The city, however, has paid a high price for its activities. The latest round of fighting left more than 700 Iraqis dead. The occupation troops' causalities were set at 70 soldiers, rising to 100 in April. Although in principle the lull still holds, one source involved in the mediation efforts said it was unlikely to last as the Americans insist that the Iraqi resistance fighters should disarm.

This view was further confirmed by the statement made by General Richard Myers, chairman of US Joint Chiefs of Staff. Myers was reported to have told the Senate Armed Services Committee on Tuesday that Falluja was "a rat nest" which needs to be dealt with through the use of force. "It is still festering today and it needs to be dealt with," he was quoted by AFP as saying. It is precisely this kind of perception that has brought tension to new heights in what were generally calm areas.

The holy city of Najaf was also scene of a similar stand-off between the religious authorities and the locals on the one hand and the US occupation troops on the other. The build-up of US troops around the city has caused the ire of the religious seminary whose members have threatened that any military attack against Najaf will open "the gates of hell" to the occupation troops.

Similarly, the stand-off between the young Shia leader Muqtada Al-Sadr and the US troops still holds.
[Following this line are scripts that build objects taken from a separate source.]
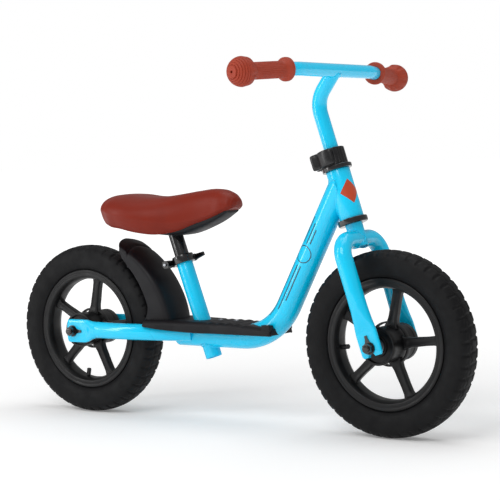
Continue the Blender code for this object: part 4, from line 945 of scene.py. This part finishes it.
def pad_surface(rows=120, count=96):
    """The saddle cover: at each place along it a section from its crown, over full sides
    that pull in towards the lower edge, and across a flat underside."""
    share = np.linspace(0, 1, rows)
    at = PAD[0, 0] + (PAD[-1, 0] - PAD[0, 0]) * (0.5 - 0.5 * np.cos(share * math.pi)) ** 0.95
    half, top, wide, low = through(PAD[:, 0], PAD[:, 1:], at).T
    t = np.linspace(0, math.pi, count // 2 + 1)
    across = np.sin(t)
    upper = np.cos(t) >= 0
    lift = np.abs(np.cos(t))
    y = np.where(upper, np.abs(across) ** 0.86, np.abs(across) ** 0.40 * (1 - 0.10 * lift ** 0.7))
    z = np.where(upper[None], wide[:, None] + (top - wide)[:, None] * lift[None] ** 0.96,
                 wide[:, None] - (wide - low)[:, None] * np.minimum(lift[None] * 1.35, 1.0))
    dish = 0.0016 * np.exp(-((at[:, None] + 0.150) / 0.055) ** 2) * np.exp(-(y[None] / 0.35) ** 2)
    z = z - dish * upper[None]
    yy = half[:, None] * y[None]
    left = grid_of(at[:, None], yy, z)
    right = left[:, -2:0:-1] * np.array([1, -1, 1])
    return np.concatenate([left, right], 1)


def make_saddle_pad():
    """The padded cover: a smooth crowned skin over full sides."""
    grid = pad_surface()
    obj = Shape().skin(grid, caps=(True, True)).make("saddle_cover_pad", 60)
    soft = obj.modifiers.new("Soft", "SUBSURF")
    soft.levels = soft.render_levels = 1
    fit(obj, "seat", "saddle", "saddle_pad")


def make_saddle_pan():
    """Plastic pan under the pad: its section narrows towards the nose."""
    table = np.array([  # x, half width, underside, top
        (-0.2280, 0.0460, 0.3500, 0.3600), (-0.2000, 0.0590, 0.3420, 0.3560),
        (-0.1600, 0.0570, 0.3310, 0.3540), (-0.1300, 0.0460, 0.3250, 0.3560),
        (-0.0850, 0.0340, 0.3248, 0.3580), (-0.0450, 0.0265, 0.3365, 0.3600),
        (-0.0100, 0.0220, 0.3520, 0.3680), (0.0080, 0.0185, 0.3630, 0.3730)])
    at = np.linspace(table[0, 0], table[-1, 0], 60)
    half, low, top = through(table[:, 0], table[:, 1:], at).T
    c, s = ring(48, 3.6)
    y = half[:, None] * c[None]
    z = (low + top)[:, None] / 2 + (top - low)[:, None] / 2 * s[None]
    grid = grid_of(at[:, None], y, z)
    shape = Shape().skin(grid, caps=(True, True))
    fit(shape.make("saddle_pan"), "seat", "guard", "saddle_base")


def make_seat_post():
    """The post: a pipe that ends inside the seat tube at every height of the saddle."""
    pipe = turned(pipe_profile(POST_R, 0.0108, 0.0640, 0.2060), SEAT, steps=56)
    fit(Shape().skin(pipe, loop_u=True).make("seat_post_lacquered"), "seat", "gloss", "seat_post")


def make_seat_clamp():
    """Clamp ring with two ears behind it, its ribbed adjusting nut and its cam lever."""
    level, behind = 0.1370, -0.0245
    section = rounded([(0.0131, 0.1333), (0.0150, 0.1333), (0.0150, 0.1300), (0.0190, 0.1300),
                       (0.0190, 0.1440), (0.0131, 0.1440)], 0.0009, 3, True)
    shape = Shape().skin(turned(section, SEAT, steps=72), loop_u=True)
    thick, tall = [0.0032, 0.0030, 0.0030, 0.0027, 0.0018], [0.0062, 0.0062, 0.0060, 0.0054, 0.0040]
    for y in (0.0045, -0.0045):
        path = [(x, y, level) for x in (-0.0150, -0.0180, -0.0280, -0.0294, -0.0300)]
        shape.skin(to_world(sweep(path, (0, 1, 0), thick, tall, 4.0, 28), SEAT), caps=(True, True))
    fit(shape.make("seat_clamp_ring"), "frame", "gloss", "seat_clamp")
    h = np.linspace(-0.0225, -0.0080, 60)
    r = 0.0061 + 0.0009 * np.sign(np.sin(TAU * (h + 0.0225) / 0.0036 + 0.6))
    nut = np.vstack([[(0.0, h[0])], np.stack([r, h], -1), [(0.0, h[-1])]])
    obj = Shape().skin(turned(nut, SEAT, "y", 40, (behind, 0, level))).make("seat_clamp_thumb_nut", 30)
    fit(obj, "frame", "gloss", "seat_clamp_nut")
    path = rounded([(-0.0275, 0.0150, level), (-0.0200, 0.0158, level), (-0.0080, 0.0225, level),
                    (0.0080, 0.0240, level), (0.0280, 0.0244, level)], [0, 0.02, 0.03, 0.05, 0], 8)
    share = np.linspace(0, 1, len(path))
    half_z = np.interp(share, [0, 0.06, 0.5, 0.85, 0.95, 1], [0.0040, 0.0057, 0.0058, 0.0066, 0.0060, 0.0036])
    half_y = np.interp(share, [0, 0.06, 0.3, 0.85, 0.95, 1], [0.0040, 0.0058, 0.0038, 0.0044, 0.0040, 0.0026])
    lever = Shape().skin(to_world(sweep(path, (0, 0, 1), half_z, half_y, 3.0, 36), SEAT), caps=(True, True))
    low, high, cam_r = 0.1312, 0.1428, 0.0066
    cam = rounded([(0, low), (cam_r, low), (cam_r, high), (0, high)], [0, 0.001, 0.001, 0], 3)
    lever.skin(turned(cam, SEAT, steps=40, shift=(behind, 0.0150, 0)))
    fit(lever.make("seat_clamp_lever_black"), "seat_lever", "gloss", "seat_clamp_lever")
    repaint("seat_clamp_bolt", "zinc")


# --- stage -------------------------------------------------------------------------------
def add_light(name, at, target, size, power, size_y=None):
    """A soft area light that faces its target."""
    data = bpy.data.lights.new(name, "AREA")
    data.shape, data.size, data.energy = "RECTANGLE", size, power
    data.size_y = size_y or size
    obj = bpy.data.objects.new(name, data)
    bpy.context.scene.collection.objects.link(obj)
    back = np.array(at, float) - np.array(target, float)
    z = back / np.linalg.norm(back)
    x = np.cross([0, 0, 1.0], z)
    x = x / np.linalg.norm(x)
    obj.matrix_world = matrix(x, np.cross(z, x), z, at)


def matrix(x, y, z, at):
    """A placing matrix from three directions and a place."""
    m = np.eye(4)
    m[:3, 0], m[:3, 1], m[:3, 2], m[:3, 3] = x, y, z, at
    return Matrix(m.tolist())


def make_stage():
    """Pale floor, a white room that lights softly, three area lights and a camera."""
    far = 60
    flat = np.array([[[-far, -far, 0], [far, -far, 0]], [[-far, far, 0], [far, far, 0]]], float)
    floor = Shape().skin(flat, loop_v=False).make("studio_floor")
    made = bpy.data.materials.new("matt_white_paper")
    made.use_nodes = True
    tree = made.node_tree
    place = node(tree, "ShaderNodeTexCoord").outputs["Object"]
    drift = node(tree, "ShaderNodeTexNoise", {"Scale": 1.5, "Detail": 1.0}, {"Vector": place})
    tone = node(tree, "ShaderNodeMix", {"data_type": "RGBA", 6: srgb("#F6F6F6"), 7: srgb("#FAFAFA")},
                {0: drift.outputs["Fac"]})
    shader = tree.nodes["Principled BSDF"]
    tree.links.new(tone.outputs[2], shader.inputs["Base Color"])
    shader.inputs["Roughness"].default_value = 0.9
    shader.inputs["Specular IOR Level"].default_value = 0.1
    shader.inputs["Emission Color"].default_value = (1, 1, 1, 1)
    away = node(tree, "ShaderNodeVectorMath", {"operation": "LENGTH"}, {0: place}).outputs["Value"]
    glow = node(tree, "ShaderNodeMapRange",
                {"From Min": 0.5, "From Max": 3.0, "To Min": 0.16, "To Max": 0.80}, {"Value": away})
    tree.links.new(glow.outputs["Result"], shader.inputs["Emission Strength"])
    floor.data.materials.append(made)

    world = bpy.data.worlds.new("soft_room")
    bpy.context.scene.world = world
    world.use_nodes = True
    room = world.node_tree.nodes["Background"]
    room.inputs["Color"].default_value = (1, 1, 1, 1)
    seen = node(world.node_tree, "ShaderNodeLightPath").outputs["Is Camera Ray"]
    level = node(world.node_tree, "ShaderNodeMapRange", {"To Min": 0.36, "To Max": 1.0}, {"Value": seen})
    world.node_tree.links.new(level.outputs["Result"], room.inputs["Strength"])

    add_light("key", (0.6, -2.6, 2.6), (0, 0, 0.3), 1.6, 38)
    add_light("strip_left", (-1.6, -1.7, 1.1), (0.1, 0, 0.35), 0.35, 16, size_y=1.8)
    add_light("top", (0.2, 0.3, 2.8), (0, 0, 0.2), 2.2, 26)

    camera = bpy.data.cameras.new("photo_view")
    camera.sensor_width = 36
    camera.lens = 1614.9 / 500 * 36
    camera.clip_start, camera.clip_end = 0.05, 50
    obj = bpy.data.objects.new("photo_view", camera)
    bpy.context.scene.collection.objects.link(obj)
    azimuth, elevation, roll, distance = 0.6154, 0.0614, -0.0262, 2.742
    target = np.array([0.0426, 0, 0.2993])
    back = np.array([math.sin(azimuth) * math.cos(elevation), -math.cos(azimuth) * math.cos(elevation),
                     math.sin(elevation)])
    right = np.array([math.cos(azimuth), math.sin(azimuth), 0])
    up = np.cross(back, right)
    x = math.cos(roll) * right + math.sin(roll) * up
    y = -math.sin(roll) * right + math.cos(roll) * up
    obj.matrix_world = matrix(x, y, back, target + back * distance)
    bpy.context.scene.camera = obj
    bpy.context.scene.view_settings.view_transform = "Standard"


# --- settings, operators, panel ------------------------------------------------------------
def colour_property(name, code, description):
    """A colour that the user can change, its default given as a hex code."""
    value = [int(code[i:i + 2], 16) / 255 for i in (1, 3, 5)]
    return FloatVectorProperty(name=name, description=description, subtype="COLOR_GAMMA", size=3,
                               min=0, max=1, default=value)


class BikeColours(bpy.types.PropertyGroup):
    """Colours of the enamel, the grips and the saddle"""
    paint: colour_property("Paint", "#00D2FA", "Colour of the frame's enamel")
    paint_deep: colour_property("Paint, deep", "#00C8F6", "Second tone that the enamel drifts to")
    grip: colour_property("Grips", "#96341F", "Colour of the grips")
    grip_deep: colour_property("Grips, deep", "#A13D27", "Second tone of the grips")
    saddle: colour_property("Saddle", "#7E2009", "Colour of the saddle's cover")
    saddle_deep: colour_property("Saddle, deep", "#731B08", "Second tone of the saddle's cover")


class BikeSizes(bpy.types.PropertyGroup):
    """Tread and spoke settings of the wheels"""
    lugs: IntProperty(name="Tread lugs", description="Shoulder lugs round each side of a tyre",
                      default=48, min=20, max=90)
    rear_spoke: FloatProperty(name="Rear spoke", subtype="ANGLE", default=math.radians(8),
                              description="Angle of the rear wheel's first spoke above forwards")
    front_spoke: FloatProperty(name="Front spoke", subtype="ANGLE", default=math.radians(6),
                               description="Angle of the front wheel's first spoke above forwards")


class BIKE_OT_frame(bpy.types.Operator):
    """Add the painted frame tubes and their welds"""
    bl_idname = "bike.frame"
    bl_label = "Frame"

    def execute(self, context):
        make_main_tube()
        make_head_tube()
        make_seat_tube()
        make_stay("right", -1)
        make_stay("left", 1)
        make_brackets()
        for name in ("upper_headset_bearing", "lower_headset_bearing", "footrest_front_screw",
                     "footrest_rear_screw"):
            repaint(name, "zinc")
        return {"FINISHED"}


class BIKE_OT_plastics(bpy.types.Operator):
    """Add the footrest board and the rear mudguard"""
    bl_idname = "bike.plastics"
    bl_label = "Footrest and Mudguard"

    def execute(self, context):
        make_footrest()
        make_mudguard()
        return {"FINISHED"}


class BIKE_OT_decals(bpy.types.Operator):
    """Add the plain stripes, ring and diamond"""
    bl_idname = "bike.decals"
    bl_label = "Decals"

    def execute(self, context):
        make_decals()
        return {"FINISHED"}


class BIKE_OT_wheels(bpy.types.Operator):
    """Add both wheels with their tyres, valves and axles"""
    bl_idname = "bike.wheels"
    bl_label = "Wheels"

    def execute(self, context):
        sizes = context.scene.bike_sizes
        for end, place, first, outer, body in (("rear", REAR, sizes.rear_spoke, 0.0570, "frame"),
                                               ("front", FRONT, sizes.front_spoke, 0.0632, "fork")):
            make_wheel(end, place, first)
            make_tyre(end, place, sizes.lugs)
            make_axle(end, place, outer, body)
            repaint(end + "_inner_tube", "tyre")
            repaint(end + "_valve_cap", "clamp")
            for word in ("left", "right"):
                repaint("%s_%s_bearing" % (end, word), "zinc")
        return {"FINISHED"}


class BIKE_OT_fork(bpy.types.Operator):
    """Add the fork, the headset cups and the handlebar clamp"""
    bl_idname = "bike.fork"
    bl_label = "Fork and Headset"

    def execute(self, context):
        make_leg("right", -1)
        make_leg("left", 1)
        make_steering_rings()
        make_bar_clamp()
        return {"FINISHED"}


class BIKE_OT_bars(bpy.types.Operator):
    """Add the stem, the handlebar and its grips"""
    bl_idname = "bike.bars"
    bl_label = "Handlebar"

    def execute(self, context):
        make_bars()
        make_grip("right", -1)
        make_grip("left", 1)
        return {"FINISHED"}


class BIKE_OT_seat(bpy.types.Operator):
    """Add the saddle, its post and its clamp"""
    bl_idname = "bike.seat"
    bl_label = "Seat"

    def execute(self, context):
        make_saddle_pad()
        make_saddle_pan()
        make_seat_post()
        make_seat_clamp()
        repaint("saddle_bolt", "zinc")
        return {"FINISHED"}


class BIKE_OT_stage(bpy.types.Operator):
    """Add the floor, the lights and the camera"""
    bl_idname = "bike.stage"
    bl_label = "Stage"

    def execute(self, context):
        make_stage()
        return {"FINISHED"}


OPERATORS = (BIKE_OT_stage, BIKE_OT_frame, BIKE_OT_plastics, BIKE_OT_decals, BIKE_OT_wheels, BIKE_OT_fork,
             BIKE_OT_bars, BIKE_OT_seat)


class BIKE_PT_panel(bpy.types.Panel):
    """Lists the bike's operators"""
    bl_idname = "BIKE_PT_panel"
    bl_label = "Balance Bike"
    bl_space_type = "VIEW_3D"
    bl_region_type = "UI"
    bl_category = "Bike"

    def draw(self, context):
        for group in (context.scene.bike_colours, context.scene.bike_sizes):
            for key in group.bl_rna.properties.keys():
                if key not in ("rna_type", "name"):
                    self.layout.prop(group, key)
        for operator in OPERATORS:
            self.layout.operator(operator.bl_idname)


CLASSES = (BikeColours, BikeSizes, *OPERATORS, BIKE_PT_panel)


def register():
    """Adds the classes, and the settings to the scene."""
    for kind in CLASSES:
        bpy.utils.register_class(kind)
    bpy.types.Scene.bike_colours = PointerProperty(type=BikeColours)
    bpy.types.Scene.bike_sizes = PointerProperty(type=BikeSizes)


def unregister():
    """Takes the settings and the classes away again."""
    del bpy.types.Scene.bike_sizes
    del bpy.types.Scene.bike_colours
    for kind in reversed(CLASSES):
        bpy.utils.unregister_class(kind)


def main():
    """Registers the add-on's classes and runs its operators."""
    register()
    for call in (bpy.ops.bike.stage, bpy.ops.bike.frame, bpy.ops.bike.plastics, bpy.ops.bike.decals,
                 bpy.ops.bike.wheels, bpy.ops.bike.fork, bpy.ops.bike.bars, bpy.ops.bike.seat):
        call()


if __name__ == "__main__":
    main()
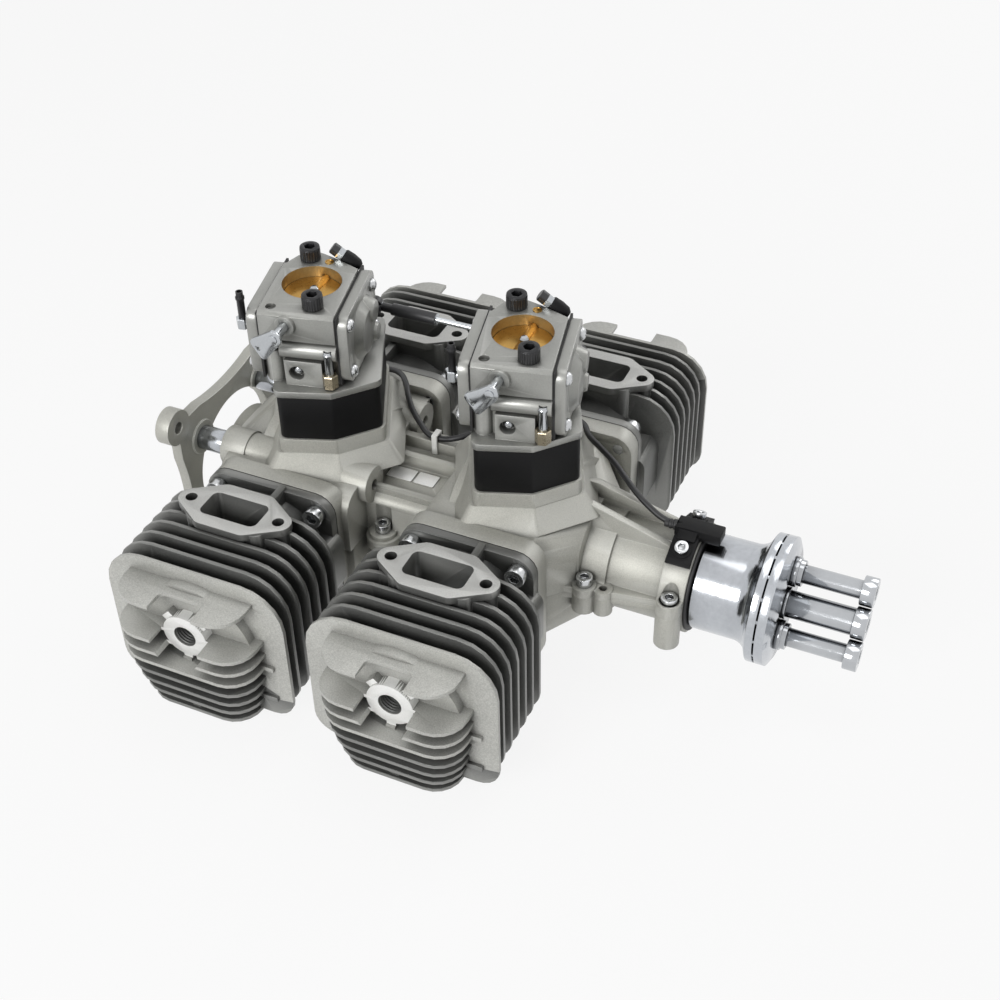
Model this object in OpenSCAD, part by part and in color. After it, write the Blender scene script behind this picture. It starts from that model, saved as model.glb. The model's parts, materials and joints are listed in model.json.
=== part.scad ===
// Four-cylinder opposed two-stroke model aircraft engine.
// Origin: centre of the firewall bolt pattern at the bracket's rear face, on the crankshaft axis.
// +X runs along the crankshaft to the propeller, +Z up to the carburettors, -Y is the near bank.

/* [Crank train] */
// Distance between the two cylinders of one bank
cylinder_pitch = 92; // [88:0.5:100]
// Offset of the far bank along the crankshaft
bank_stagger = 8.2; // [6:0.2:9]
// Cylinder bore
bore_d = 45; // [43:0.5:46]
// Piston stroke
stroke = 35; // [33:0.5:36]
// Connecting rod length between centres
rod_length = 62; // [61:0.5:64]
// Piston crown height above the gudgeon pin
crown_height = 22; // [21:0.5:23]
// Crankshaft web radius
web_r = 26; // [24:0.5:27]
// Front journal diameter
journal_d = 25; // [22:1:26]

/* [Crankcase] */
// Position of the crankcase rear face
case_rear_x = 18.5; // [16:0.5:22]
// Position of the rear cylinder of the near bank
first_cylinder_x = 55.5; // [55:0.5:60]
// Thickness of the crankcase front wall around the large bearing
front_wall_t = 13.9; // [12.5:0.1:16]
// Distance of the cylinder seats from the crank axis
seat_y = 46.5; // [45:0.5:48]
// Height of the carburettor pads
pad_z = 44; // [43:0.5:47]
// Crank chamber radius
chamber_r = 34.5; // [34:0.5:35]
// Nose length in front of the wall
nose_length = 46.3; // [43:0.1:50]
// Nose collar radius
collar_r = 23.5; // [22.5:0.5:26]

/* [Cylinders] */
// Half width of the barrel fins
fin_half_w = 41; // [38:0.5:44]
// Height of the barrel fins above the axis
fin_top_z = 33; // [30:0.5:34]
// Depth of the barrel fins below the axis
fin_low_z = 34; // [30:0.5:38]
// Number of barrel fins
fin_count = 7; // [5:1:8]
// Barrel fin pitch
fin_pitch = 7.05; // [6:0.05:7.2]
// Fin thickness
fin_t = 1.7; // [1.2:0.1:2.2]
// Number of head fins below the top one
head_fin_count = 7; // [5:1:7]
// Head fin pitch
head_fin_pitch = 6.8; // [6:0.1:7]
// Plug seat distance from the crank axis
plug_face = 120; // [118:0.5:122]
// Plug hole diameter
plug_d = 10; // [8:0.5:12]
// Exhaust port distance from the crank axis
port_y = 75.1; // [74:0.5:76]
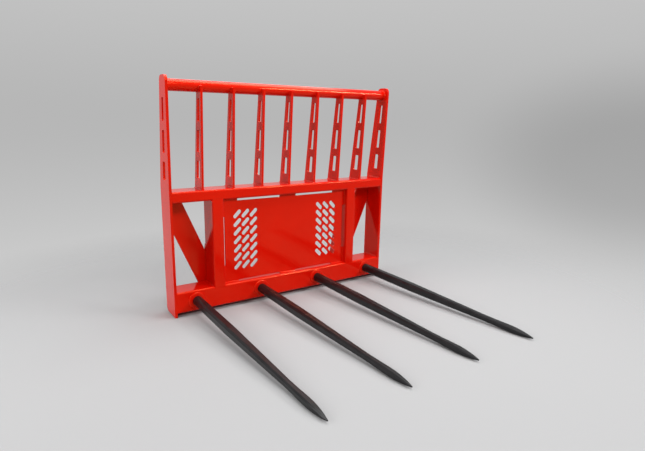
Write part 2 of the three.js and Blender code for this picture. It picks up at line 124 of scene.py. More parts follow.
# Light: an even pale room, wide soft boxes overhead and in front, one in line with the frame on
# the left, a high strip ahead on the right and one box behind. Rays that show the room itself
# see a grey backdrop, which is darkest along the horizon and dimmer towards its right side.
room_light = 0.30
backdrop_levels = [
    (-0.50, 0.645),
    (-0.40, 0.655),
    (-0.27, 0.585),
    (-0.15, 0.510),
    (-0.02, 0.440),
    (0.10, 0.485),
    (0.22, 0.535),
    (0.45, 0.560),
]
dim_side = (0.92, 0.385, -0.119)
dim_side_squash = (1, 1, 1.7)
dim_side_reach = (0.10, 0.36)
dim_side_levels = (0.82, 1.03)
soft_boxes = [
    ("overhead_light", (0.4, 0.2, 3.2), (2.4, 2.8), 104),
    ("left_light", (-3.3, 0.6, 1.5), (1.4, 1.4), 62),
    ("right_light", (3.0, -3.3, 3.05), (1.8, 0.22), 124),
    ("front_light", (-0.7, -3.2, 2.9), (3.0, 1.5), 60),
    ("rear_light", (1.0, 3.2, 2.4), (2.4, 1.2), 14),
]
lit_point = Vector((0, 0.2, 0.4))

for name, place, (width, height), power in soft_boxes:
    lamp = bpy.data.lights.new(name, "AREA")
    lamp.shape = "RECTANGLE"
    lamp.size = width
    lamp.size_y = height
    lamp.energy = power
    light = bpy.data.objects.new(name, lamp)
    light.visible_camera = False
    light.location = place
    light.rotation_mode = "QUATERNION"
    light.rotation_quaternion = (lit_point - Vector(place)).to_track_quat("-Z", "Y")
    bpy.context.scene.collection.objects.link(light)

world = bpy.data.worlds.new("studio")
bpy.context.scene.world = world
world.use_nodes = True
tree = world.node_tree
tree.nodes.clear()
direction = add_node(tree, "ShaderNodeTexCoord")
parts = add_node(tree, "ShaderNodeSeparateXYZ")
height = add_node(tree, "ShaderNodeMapRange")
lowest, highest = backdrop_levels[0][0], backdrop_levels[-1][0]
height.inputs["From Min"].default_value = lowest
height.inputs["From Max"].default_value = highest
backdrop = add_node(tree, "ShaderNodeValToRGB")
ramp = backdrop.color_ramp
ramp.interpolation = "B_SPLINE"
for level, tone in backdrop_levels[1:-1]:
    ramp.elements.new((level - lowest) / (highest - lowest))
for stop, (level, tone) in zip(ramp.elements, backdrop_levels):
    stop.color = (tone, tone, tone, 1)
seen = add_node(tree, "ShaderNodeBackground")
lighting = add_node(tree, "ShaderNodeBackground", Strength=room_light)
squashed = add_node(tree, "ShaderNodeVectorMath", operation="MULTIPLY")
squashed.inputs[1].default_value = dim_side_squash
away = add_node(tree, "ShaderNodeVectorMath", operation="DISTANCE")
away.inputs[1].default_value = dim_side
dimming = add_node(tree, "ShaderNodeMapRange", interpolation_type="SMOOTHSTEP")
dimming.inputs["From Min"].default_value, dimming.inputs["From Max"].default_value = dim_side_reach
dimming.inputs["To Min"].default_value, dimming.inputs["To Max"].default_value = dim_side_levels
path = add_node(tree, "ShaderNodeLightPath")
shows = add_node(tree, "ShaderNodeMath", operation="MAXIMUM")
shows_too = add_node(tree, "ShaderNodeMath", operation="MAXIMUM")
choice = add_node(tree, "ShaderNodeMixShader")
output = add_node(tree, "ShaderNodeOutputWorld")
tree.links.new(direction.outputs["Generated"], parts.inputs["Vector"])
tree.links.new(parts.outputs["Z"], height.inputs["Value"])
tree.links.new(height.outputs["Result"], backdrop.inputs["Fac"])
tree.links.new(backdrop.outputs["Color"], seen.inputs["Color"])
tree.links.new(direction.outputs["Generated"], squashed.inputs[0])
tree.links.new(squashed.outputs["Vector"], away.inputs[0])
tree.links.new(away.outputs["Value"], dimming.inputs["Value"])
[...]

American military officials insist that Al- Sadr should be either captured or killed but his followers have warned that they will stage "a revolution" if their leader is harmed.

The US is also demanding that Al- Mehdi army -- a militia formed by Al- Sadr -- be dissolved immediately. Al- Sadr said that this is pending a fatwa -- edict -- from the religious seminary in Najaf.

There has not been any breakthrough in the mediation efforts between US troops and Al-Sadr. "If the Americans invaded Najaf, it won't only be Muqtada Al-Sadr's people who fight -- all the people will fight," said Walid Al- Hilli, a member of the Islamist Dawaa Party. "Najaf does not belong to Muqtada Al-Sadr. It does not even belong to the Shia. It belongs to all Muslims. It is like invading the Vatican."